A key provision of the bill encourages states to increase the age of criminal responsibility to 18 by offering those states a preference for federal community police grants. The REDEEM Act would also:
- Create a process for adult, non-violent offenders to seal their criminal records;
- Limit information available to employers via FBI criminal background checks;
- Automatically expunge or seal juvenile records for non-violent offenses;
- Restrict the use of solitary confinement for juveniles; and
- Restore welfare benefits to low-level drug offenders who have served their time.
The bill’s sponsors have called it common sense legislation designed to reform a costly and “broken criminal justice system,” citing research, long advanced by “raise the age” proponents, which shows that rehabilitating youth in the juvenile justice system costs less, reduces recidivism, and removes barriers to employment caused by having an adult criminal record. In short, they claim it will save taxpayers money.

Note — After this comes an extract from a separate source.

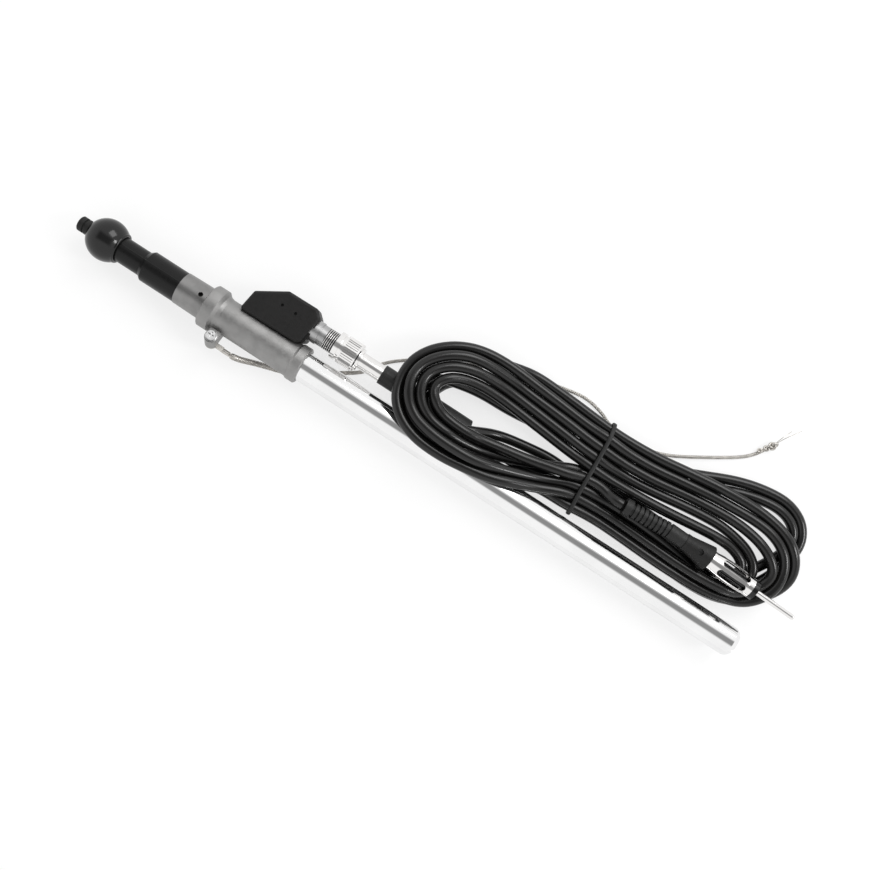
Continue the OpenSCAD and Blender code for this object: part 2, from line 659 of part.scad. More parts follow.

NC has twice studied the fiscal impact of raising its maximum juvenile court age, and reached the same conclusion. Currently, juveniles in NC are automatically prosecuted as adults starting at age 16. G.S. 7B-1604(a). In 2009, the Governor’s Crime Commission Juvenile Age Study reported that raising the age of criminal responsibility from 16 to 18 could result in a net benefit of approximately $7.1 million to the state. In 2011, that number was increased to $52.3 million in a report by the NC Youth Accountability Planning Task Force, which recommended prosecuting 16 and 17-year-old misdemeanants and low-level felons in juvenile court. The cost savings, according to both reports, would largely result from reduced recidivism, which eliminates future costs associated with youth “graduating” to the adult criminal system, and increased lifetime earnings for youth who will not have the burden of a criminal record. As a result, the Task Force concluded that because more youth will become law-abiding, productive citizens, rather than a hindrance to the state, the long term benefits of treating more kids in the juvenile justice system far outweigh the costs.
Yet, the Task Force also estimated that moving 16 and 17-year-olds to juvenile court would initially cost NC taxpayers approximately $70 million per year, an investment opponents say the state can’t afford right now. This article also cites opposition from some law enforcement groups as another reason why NC has yet to “raise the age” of juvenile court jurisdiction.
NC remains one of only two states in the nation that prosecute 16-year-olds in adult criminal court. NY is the other state with this distinction, but it has a “reverse waiver” law that permits a defendant to petition the court to be tried as a juvenile. Eight states send juveniles to criminal court at age 17, but the overwhelming majority of states (40 plus the District of Columbia) set their respective ages of criminal responsibility at age 18.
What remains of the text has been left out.